ALTOONA, BLAIR COUNTY, Pa. (WTAJ) — Black leaders across Pennsylvania went virtual for a “Day of Advocacy.” The online conversation hit some heavy topics from institutional racism and police brutality. The goal of this day-long conversation was to encourage local communities to have tough conversations about diversity.
“We want an equal reality here. We’re not a threat to you or anything, we don’t want any special favors, we just want an even playing field,” says Philadelphia NAACP President, Rodney Muhammad.
In a zoom conference that lasted about 12 hours, leaders from the Pennsylvania Chapter of National Association of the Advancement of Colored People (NAACP) shared their thoughts on a range of topics that changed almost every hour. They discussed topics from police reform to advocating for black communities.

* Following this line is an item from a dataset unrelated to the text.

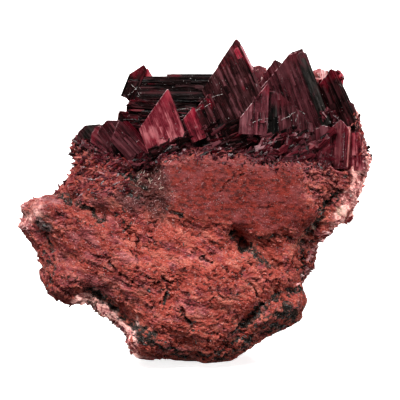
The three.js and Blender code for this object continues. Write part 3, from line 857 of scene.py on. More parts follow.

Johnstown NAACP President, Alan Cashaw believes education and communication are the best ways to break racial barriers. Cashaw says “it will become part of their behavior and their lives and that will deescalate their anxiety of confronting people of color whatever the issue is.” He says observing celebrations like Juneteenth, Martin Luther King Day and Black History Month play an important role in educating Pennsylvania communities. And Blair County’s NAACP President, Don Witherspoon agrees. He tells us “it’s an ongoing process but I think we’re headed in the right direction but I think we need more communication with local law enforcement.”
The NAACP State Conference Day of Advocacy coincides with Blackout Tuesday, an economic protest calling on black people and allies in America not to spend any money on Tuesday unless its towards a black owned business.